— Dataset excerpt —
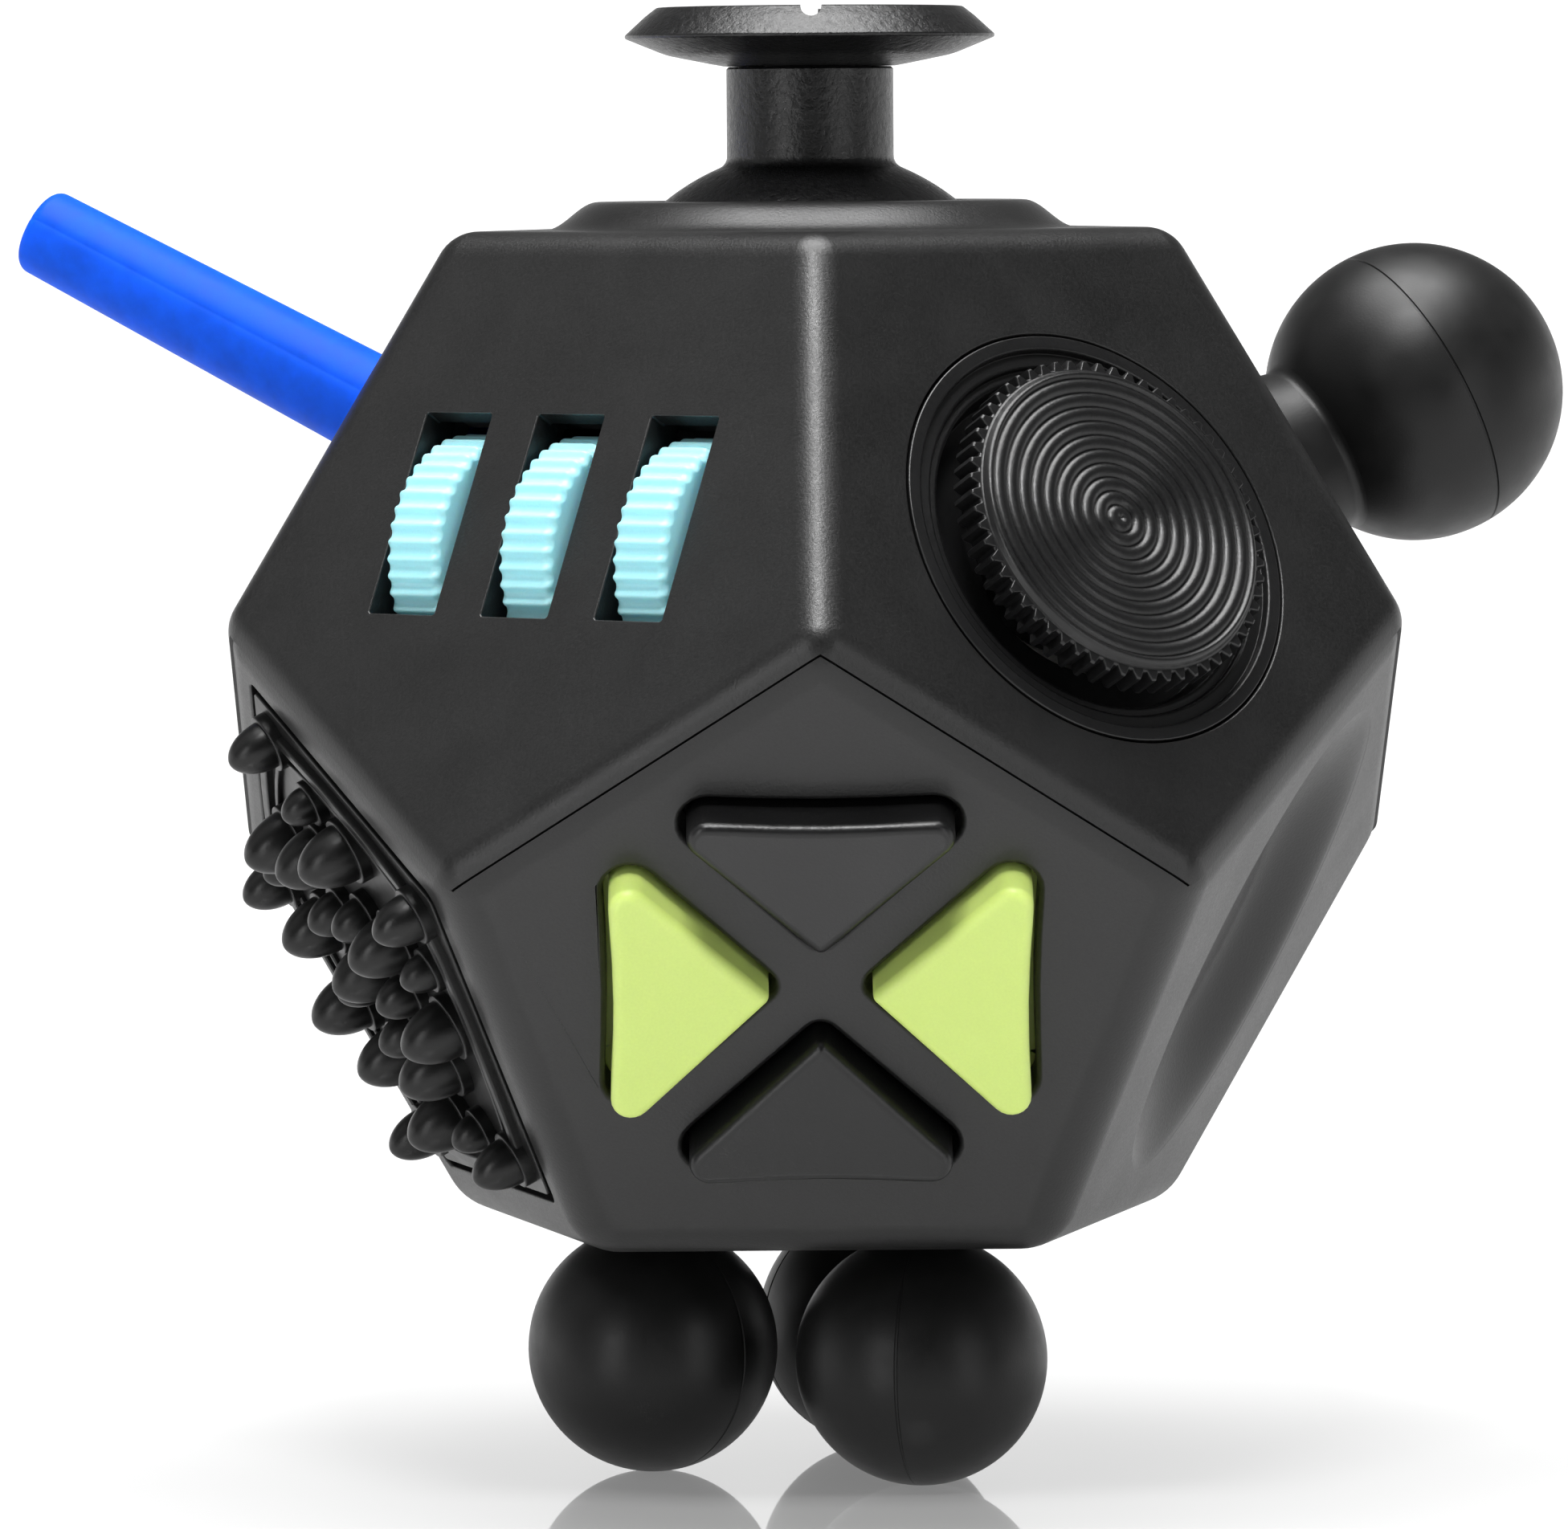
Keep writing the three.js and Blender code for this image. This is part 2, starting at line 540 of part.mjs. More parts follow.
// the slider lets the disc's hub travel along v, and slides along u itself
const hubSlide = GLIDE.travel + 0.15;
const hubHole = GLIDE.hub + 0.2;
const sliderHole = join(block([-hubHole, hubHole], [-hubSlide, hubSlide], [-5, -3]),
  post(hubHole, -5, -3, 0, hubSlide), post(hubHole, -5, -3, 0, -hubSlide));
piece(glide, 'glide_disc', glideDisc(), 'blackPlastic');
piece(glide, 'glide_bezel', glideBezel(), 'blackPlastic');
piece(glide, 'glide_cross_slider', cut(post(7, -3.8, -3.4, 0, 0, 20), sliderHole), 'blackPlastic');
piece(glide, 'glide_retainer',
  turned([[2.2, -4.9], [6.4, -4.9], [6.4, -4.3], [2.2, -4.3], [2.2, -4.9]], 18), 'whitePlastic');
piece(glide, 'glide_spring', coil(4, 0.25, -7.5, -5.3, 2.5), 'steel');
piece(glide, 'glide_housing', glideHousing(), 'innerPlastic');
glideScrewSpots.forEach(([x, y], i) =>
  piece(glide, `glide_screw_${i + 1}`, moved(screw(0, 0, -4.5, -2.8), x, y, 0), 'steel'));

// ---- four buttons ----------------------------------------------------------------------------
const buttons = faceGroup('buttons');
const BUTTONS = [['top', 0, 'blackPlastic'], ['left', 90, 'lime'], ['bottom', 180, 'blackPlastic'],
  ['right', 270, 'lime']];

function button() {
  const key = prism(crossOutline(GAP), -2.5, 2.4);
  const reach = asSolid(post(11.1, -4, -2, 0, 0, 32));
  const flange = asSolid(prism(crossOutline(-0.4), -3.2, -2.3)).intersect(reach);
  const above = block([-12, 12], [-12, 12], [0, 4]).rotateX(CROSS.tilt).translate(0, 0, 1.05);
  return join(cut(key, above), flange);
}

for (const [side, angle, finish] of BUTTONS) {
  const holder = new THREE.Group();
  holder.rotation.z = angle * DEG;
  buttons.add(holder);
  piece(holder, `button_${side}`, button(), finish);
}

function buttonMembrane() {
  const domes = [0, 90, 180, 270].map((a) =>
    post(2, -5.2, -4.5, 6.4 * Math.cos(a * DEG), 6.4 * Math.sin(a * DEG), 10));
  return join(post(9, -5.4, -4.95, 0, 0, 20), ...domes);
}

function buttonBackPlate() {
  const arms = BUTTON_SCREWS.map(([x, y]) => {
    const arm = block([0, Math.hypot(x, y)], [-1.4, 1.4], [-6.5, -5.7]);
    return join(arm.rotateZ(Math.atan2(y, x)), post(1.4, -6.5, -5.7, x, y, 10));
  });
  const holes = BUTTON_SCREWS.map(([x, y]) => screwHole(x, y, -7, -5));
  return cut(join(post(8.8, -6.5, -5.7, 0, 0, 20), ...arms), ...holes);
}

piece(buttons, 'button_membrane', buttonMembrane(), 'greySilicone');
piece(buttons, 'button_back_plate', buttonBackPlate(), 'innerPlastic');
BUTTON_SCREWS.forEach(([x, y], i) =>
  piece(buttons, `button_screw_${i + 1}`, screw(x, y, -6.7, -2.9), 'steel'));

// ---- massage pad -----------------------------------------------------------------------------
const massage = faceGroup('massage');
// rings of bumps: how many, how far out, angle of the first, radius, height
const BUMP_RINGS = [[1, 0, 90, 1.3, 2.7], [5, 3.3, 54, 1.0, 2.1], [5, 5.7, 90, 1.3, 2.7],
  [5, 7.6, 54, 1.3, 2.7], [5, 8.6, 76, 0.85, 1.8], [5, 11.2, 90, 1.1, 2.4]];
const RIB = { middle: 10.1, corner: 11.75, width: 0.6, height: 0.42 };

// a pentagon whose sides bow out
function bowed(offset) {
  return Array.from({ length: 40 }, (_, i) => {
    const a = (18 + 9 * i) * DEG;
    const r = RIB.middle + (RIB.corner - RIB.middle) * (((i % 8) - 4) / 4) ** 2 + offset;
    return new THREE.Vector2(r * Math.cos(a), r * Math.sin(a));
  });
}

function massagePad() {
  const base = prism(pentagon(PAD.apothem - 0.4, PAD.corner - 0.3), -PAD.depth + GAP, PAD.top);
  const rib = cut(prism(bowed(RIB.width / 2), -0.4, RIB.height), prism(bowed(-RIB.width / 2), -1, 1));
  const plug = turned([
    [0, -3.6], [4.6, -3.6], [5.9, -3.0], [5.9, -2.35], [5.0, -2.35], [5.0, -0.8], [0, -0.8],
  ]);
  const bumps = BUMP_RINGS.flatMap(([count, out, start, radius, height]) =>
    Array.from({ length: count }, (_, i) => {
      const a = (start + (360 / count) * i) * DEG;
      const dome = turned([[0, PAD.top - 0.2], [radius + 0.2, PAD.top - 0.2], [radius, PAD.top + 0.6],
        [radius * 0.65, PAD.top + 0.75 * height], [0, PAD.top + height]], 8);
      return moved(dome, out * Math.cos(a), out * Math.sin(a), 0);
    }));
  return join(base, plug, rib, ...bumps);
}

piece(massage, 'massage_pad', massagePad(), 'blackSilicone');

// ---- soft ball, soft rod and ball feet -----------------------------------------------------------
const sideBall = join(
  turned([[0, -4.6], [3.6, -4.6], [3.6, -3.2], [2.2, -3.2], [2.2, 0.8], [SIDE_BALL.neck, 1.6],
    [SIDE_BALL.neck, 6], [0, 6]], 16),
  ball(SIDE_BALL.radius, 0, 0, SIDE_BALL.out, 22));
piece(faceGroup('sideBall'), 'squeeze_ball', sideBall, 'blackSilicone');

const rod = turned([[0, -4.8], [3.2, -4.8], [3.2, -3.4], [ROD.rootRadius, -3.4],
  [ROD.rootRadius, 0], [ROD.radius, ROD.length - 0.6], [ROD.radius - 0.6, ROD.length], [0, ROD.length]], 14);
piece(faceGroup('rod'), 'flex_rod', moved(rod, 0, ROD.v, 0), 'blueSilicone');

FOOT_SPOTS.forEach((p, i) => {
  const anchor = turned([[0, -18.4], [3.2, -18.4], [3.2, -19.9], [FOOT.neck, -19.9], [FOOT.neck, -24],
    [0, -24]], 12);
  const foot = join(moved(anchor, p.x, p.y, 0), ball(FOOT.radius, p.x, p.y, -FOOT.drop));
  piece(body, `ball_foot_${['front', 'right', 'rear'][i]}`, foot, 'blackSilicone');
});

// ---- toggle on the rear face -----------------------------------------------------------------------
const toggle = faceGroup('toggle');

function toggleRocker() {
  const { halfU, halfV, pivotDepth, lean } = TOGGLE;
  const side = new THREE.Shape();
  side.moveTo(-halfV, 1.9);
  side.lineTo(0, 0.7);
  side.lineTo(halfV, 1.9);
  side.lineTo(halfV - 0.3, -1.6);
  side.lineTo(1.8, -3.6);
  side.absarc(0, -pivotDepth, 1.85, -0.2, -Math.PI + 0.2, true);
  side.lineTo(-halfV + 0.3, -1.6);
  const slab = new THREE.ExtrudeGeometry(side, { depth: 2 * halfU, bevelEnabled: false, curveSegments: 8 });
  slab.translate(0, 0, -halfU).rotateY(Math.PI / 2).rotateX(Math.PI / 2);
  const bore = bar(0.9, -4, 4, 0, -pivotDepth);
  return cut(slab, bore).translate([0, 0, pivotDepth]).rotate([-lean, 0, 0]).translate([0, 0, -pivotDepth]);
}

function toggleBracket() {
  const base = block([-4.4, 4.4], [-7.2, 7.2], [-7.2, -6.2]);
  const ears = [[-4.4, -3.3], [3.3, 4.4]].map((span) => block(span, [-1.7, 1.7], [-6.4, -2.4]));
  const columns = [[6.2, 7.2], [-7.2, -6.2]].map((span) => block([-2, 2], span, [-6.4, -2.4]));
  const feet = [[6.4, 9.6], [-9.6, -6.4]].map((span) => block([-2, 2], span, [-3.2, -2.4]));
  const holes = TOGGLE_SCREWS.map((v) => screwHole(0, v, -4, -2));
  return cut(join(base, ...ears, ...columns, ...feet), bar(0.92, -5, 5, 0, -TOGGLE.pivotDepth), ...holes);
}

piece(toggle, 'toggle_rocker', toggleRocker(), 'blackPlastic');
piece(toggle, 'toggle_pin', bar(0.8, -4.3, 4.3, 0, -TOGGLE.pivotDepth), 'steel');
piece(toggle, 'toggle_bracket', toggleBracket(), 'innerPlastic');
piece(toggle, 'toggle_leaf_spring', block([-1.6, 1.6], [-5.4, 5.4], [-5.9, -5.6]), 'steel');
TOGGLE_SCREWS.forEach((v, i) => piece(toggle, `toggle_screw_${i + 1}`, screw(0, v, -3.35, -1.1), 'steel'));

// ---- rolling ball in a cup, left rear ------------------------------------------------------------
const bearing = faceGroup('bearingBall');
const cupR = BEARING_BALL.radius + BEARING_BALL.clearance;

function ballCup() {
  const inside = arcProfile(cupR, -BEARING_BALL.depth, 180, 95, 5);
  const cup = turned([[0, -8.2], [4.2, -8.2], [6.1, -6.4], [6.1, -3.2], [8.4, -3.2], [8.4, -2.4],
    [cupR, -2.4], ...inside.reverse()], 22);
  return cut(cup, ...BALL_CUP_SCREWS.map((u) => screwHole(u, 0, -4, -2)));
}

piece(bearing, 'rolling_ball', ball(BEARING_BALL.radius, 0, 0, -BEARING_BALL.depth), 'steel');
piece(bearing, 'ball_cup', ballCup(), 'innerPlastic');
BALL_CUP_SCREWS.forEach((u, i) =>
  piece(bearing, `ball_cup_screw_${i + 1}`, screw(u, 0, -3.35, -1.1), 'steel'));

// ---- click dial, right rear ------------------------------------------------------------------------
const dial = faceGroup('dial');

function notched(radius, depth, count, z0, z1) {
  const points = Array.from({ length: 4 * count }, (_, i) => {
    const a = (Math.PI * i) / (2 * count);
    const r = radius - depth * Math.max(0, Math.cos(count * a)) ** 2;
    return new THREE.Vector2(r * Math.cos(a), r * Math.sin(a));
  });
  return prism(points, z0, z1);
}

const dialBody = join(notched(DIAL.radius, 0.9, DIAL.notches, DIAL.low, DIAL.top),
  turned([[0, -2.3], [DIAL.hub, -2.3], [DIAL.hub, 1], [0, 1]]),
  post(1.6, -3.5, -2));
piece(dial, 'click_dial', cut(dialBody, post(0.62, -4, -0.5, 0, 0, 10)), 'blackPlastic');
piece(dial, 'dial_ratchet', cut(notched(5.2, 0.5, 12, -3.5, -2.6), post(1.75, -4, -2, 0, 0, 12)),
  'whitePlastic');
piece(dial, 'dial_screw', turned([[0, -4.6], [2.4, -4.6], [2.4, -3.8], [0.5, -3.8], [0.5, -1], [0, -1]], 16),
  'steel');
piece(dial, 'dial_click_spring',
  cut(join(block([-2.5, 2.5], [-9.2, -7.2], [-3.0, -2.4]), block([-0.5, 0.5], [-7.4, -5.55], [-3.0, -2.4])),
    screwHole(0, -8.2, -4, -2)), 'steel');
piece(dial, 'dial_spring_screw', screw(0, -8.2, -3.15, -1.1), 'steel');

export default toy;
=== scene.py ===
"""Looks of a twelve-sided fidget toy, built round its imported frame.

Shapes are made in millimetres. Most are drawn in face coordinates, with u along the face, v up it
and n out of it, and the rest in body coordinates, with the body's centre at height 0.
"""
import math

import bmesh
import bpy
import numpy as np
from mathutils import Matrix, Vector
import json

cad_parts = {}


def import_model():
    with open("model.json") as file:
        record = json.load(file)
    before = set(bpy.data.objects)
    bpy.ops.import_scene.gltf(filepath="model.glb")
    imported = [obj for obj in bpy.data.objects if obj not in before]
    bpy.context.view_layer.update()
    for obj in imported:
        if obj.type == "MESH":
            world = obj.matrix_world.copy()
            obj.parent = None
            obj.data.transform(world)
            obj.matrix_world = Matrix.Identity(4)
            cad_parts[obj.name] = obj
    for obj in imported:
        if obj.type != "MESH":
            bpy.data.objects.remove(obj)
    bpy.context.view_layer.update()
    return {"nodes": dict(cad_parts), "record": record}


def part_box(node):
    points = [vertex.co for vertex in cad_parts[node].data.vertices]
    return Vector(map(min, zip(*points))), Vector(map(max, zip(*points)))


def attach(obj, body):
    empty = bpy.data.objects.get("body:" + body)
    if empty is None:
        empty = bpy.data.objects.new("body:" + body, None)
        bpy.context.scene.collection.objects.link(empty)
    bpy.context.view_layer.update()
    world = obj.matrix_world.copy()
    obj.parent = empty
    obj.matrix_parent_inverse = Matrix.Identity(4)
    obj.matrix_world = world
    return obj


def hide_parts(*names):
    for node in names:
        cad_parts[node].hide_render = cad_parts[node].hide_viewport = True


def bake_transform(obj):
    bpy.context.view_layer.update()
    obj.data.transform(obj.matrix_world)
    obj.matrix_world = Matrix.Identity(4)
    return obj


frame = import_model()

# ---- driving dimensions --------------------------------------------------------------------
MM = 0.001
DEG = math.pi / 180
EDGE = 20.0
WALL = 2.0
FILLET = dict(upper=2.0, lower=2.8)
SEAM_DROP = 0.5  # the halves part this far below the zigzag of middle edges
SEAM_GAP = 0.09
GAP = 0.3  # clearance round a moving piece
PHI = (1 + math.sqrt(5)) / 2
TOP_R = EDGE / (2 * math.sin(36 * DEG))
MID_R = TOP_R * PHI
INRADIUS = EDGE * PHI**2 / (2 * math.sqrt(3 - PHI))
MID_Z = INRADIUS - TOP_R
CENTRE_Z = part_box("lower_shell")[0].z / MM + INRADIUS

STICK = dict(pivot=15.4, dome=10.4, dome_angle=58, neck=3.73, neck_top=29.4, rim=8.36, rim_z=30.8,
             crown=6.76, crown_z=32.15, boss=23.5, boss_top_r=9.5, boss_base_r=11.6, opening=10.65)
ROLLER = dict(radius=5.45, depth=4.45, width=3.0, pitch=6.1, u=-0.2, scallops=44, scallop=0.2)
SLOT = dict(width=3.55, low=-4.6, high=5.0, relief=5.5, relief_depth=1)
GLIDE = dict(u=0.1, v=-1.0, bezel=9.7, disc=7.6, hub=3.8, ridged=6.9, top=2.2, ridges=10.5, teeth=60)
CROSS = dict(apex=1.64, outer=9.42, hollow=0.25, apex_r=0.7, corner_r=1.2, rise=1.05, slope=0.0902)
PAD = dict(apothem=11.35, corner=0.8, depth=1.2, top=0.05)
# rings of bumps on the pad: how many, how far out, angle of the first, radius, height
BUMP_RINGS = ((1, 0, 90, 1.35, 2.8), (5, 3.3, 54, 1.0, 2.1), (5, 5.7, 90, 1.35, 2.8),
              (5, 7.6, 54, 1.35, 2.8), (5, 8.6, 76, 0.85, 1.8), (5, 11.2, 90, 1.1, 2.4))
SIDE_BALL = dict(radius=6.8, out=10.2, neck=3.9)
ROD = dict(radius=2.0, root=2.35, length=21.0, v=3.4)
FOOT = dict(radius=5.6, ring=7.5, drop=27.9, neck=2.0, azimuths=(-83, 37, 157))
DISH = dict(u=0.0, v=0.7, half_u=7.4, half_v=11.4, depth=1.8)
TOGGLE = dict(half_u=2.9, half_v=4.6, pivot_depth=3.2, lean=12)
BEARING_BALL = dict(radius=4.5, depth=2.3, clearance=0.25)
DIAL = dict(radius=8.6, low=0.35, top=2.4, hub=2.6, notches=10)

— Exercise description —
Transcribe, exactly and exclusively, the run of lines that opens with the line bearing "0, 10)), 'blackPlastic');" and closes with the line bearing "obj.parent = empty".

— Full output —
piece(dial, 'click_dial', cut(dialBody, post(0.62, -4, -0.5, 0, 0, 10)), 'blackPlastic');
piece(dial, 'dial_ratchet', cut(notched(5.2, 0.5, 12, -3.5, -2.6), post(1.75, -4, -2, 0, 0, 12)),
  'whitePlastic');
piece(dial, 'dial_screw', turned([[0, -4.6], [2.4, -4.6], [2.4, -3.8], [0.5, -3.8], [0.5, -1], [0, -1]], 16),
  'steel');
piece(dial, 'dial_click_spring',
  cut(join(block([-2.5, 2.5], [-9.2, -7.2], [-3.0, -2.4]), block([-0.5, 0.5], [-7.4, -5.55], [-3.0, -2.4])),
    screwHole(0, -8.2, -4, -2)), 'steel');
piece(dial, 'dial_spring_screw', screw(0, -8.2, -3.15, -1.1), 'steel');

export default toy;
=== scene.py ===
"""Looks of a twelve-sided fidget toy, built round its imported frame.

Shapes are made in millimetres. Most are drawn in face coordinates, with u along the face, v up it
and n out of it, and the rest in body coordinates, with the body's centre at height 0.
"""
import math

import bmesh
import bpy
import numpy as np
from mathutils import Matrix, Vector
import json

cad_parts = {}


def import_model():
    with open("model.json") as file:
        record = json.load(file)
    before = set(bpy.data.objects)
    bpy.ops.import_scene.gltf(filepath="model.glb")
    imported = [obj for obj in bpy.data.objects if obj not in before]
    bpy.context.view_layer.update()
    for obj in imported:
        if obj.type == "MESH":
            world = obj.matrix_world.copy()
            obj.parent = None
            obj.data.transform(world)
            obj.matrix_world = Matrix.Identity(4)
            cad_parts[obj.name] = obj
    for obj in imported:
        if obj.type != "MESH":
            bpy.data.objects.remove(obj)
    bpy.context.view_layer.update()
    return {"nodes": dict(cad_parts), "record": record}


def part_box(node):
    points = [vertex.co for vertex in cad_parts[node].data.vertices]
    return Vector(map(min, zip(*points))), Vector(map(max, zip(*points)))


def attach(obj, body):
    empty = bpy.data.objects.get("body:" + body)
    if empty is None:
        empty = bpy.data.objects.new("body:" + body, None)
        bpy.context.scene.collection.objects.link(empty)
    bpy.context.view_layer.update()
    world = obj.matrix_world.copy()
    obj.parent = empty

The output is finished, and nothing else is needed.